4. Can a company be closed if it has outstanding debts?

Yes, a company can be closed with outstanding debts, but the liquidator must settle these debts from the sale of the company’s assets before distributing any remaining funds to shareholders.

5. What happens to the company’s employees during closure?

Employees are entitled to their due settlements as per the company’s policies and legal requirements. They should be informed about the closure and provided with appropriate notice.

6. Do we need to inform the Registrar of Companies (RoC) about the closure?

Yes, informing the RoC is mandatory. The closure process involves filing necessary resolutions, declarations, and final accounts with the RoC.

7. Can a company be reopened after it has been closed?

Once a company is dissolved and its name is struck off the register by the RoC, it cannot be reopened. A new company would need to be incorporated if business operations are to be resumed.

8. What are the costs involved in closing a private limited company?

The costs can vary based on the complexity of the closure process, including legal fees, liquidator’s fees, and other administrative expenses.

9. What if the company has pending legal cases?

Pending legal cases must be resolved before the company can be closed. The liquidator will address these issues as part of the winding-up process.

10. Is it necessary to appoint a liquidator for voluntary winding up?

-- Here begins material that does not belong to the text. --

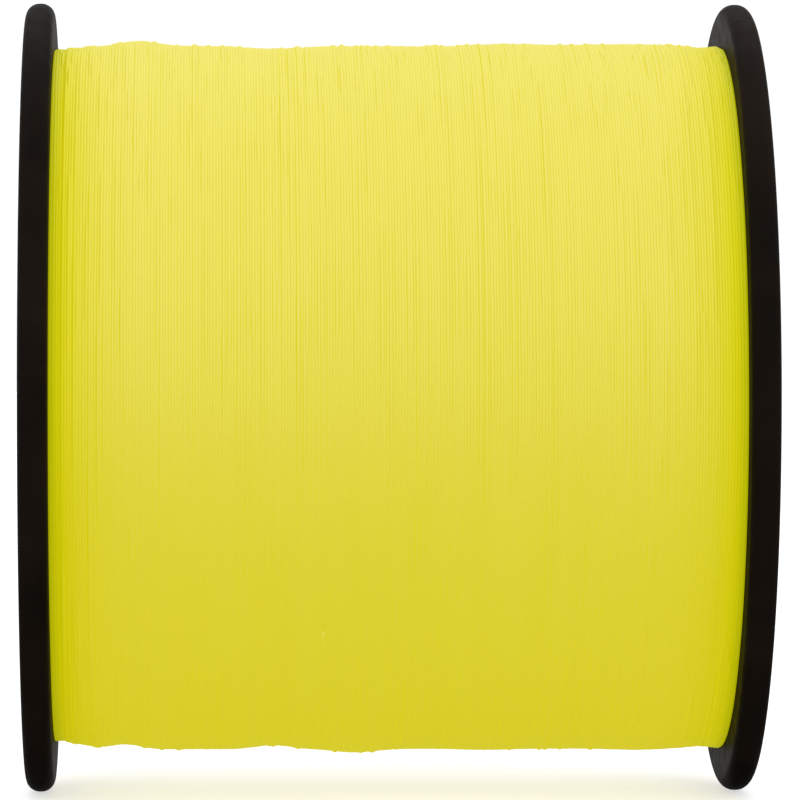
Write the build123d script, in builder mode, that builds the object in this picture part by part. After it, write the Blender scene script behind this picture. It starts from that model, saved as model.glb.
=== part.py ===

Yes, appointing a liquidator is necessary for voluntary winding up. The liquidator ensures the proper execution of the winding-up process, including settling debts and distributing remaining funds.

Conclusion

Closing a private limited company is a significant decision that requires careful consideration and adherence to legal procedures. Whether through voluntary or compulsory winding up, following the outlined steps ensures a compliant and efficient closure. By understanding the process and addressing common questions, business owners can navigate the complexities of closing their company while minimizing potential legal and financial complications.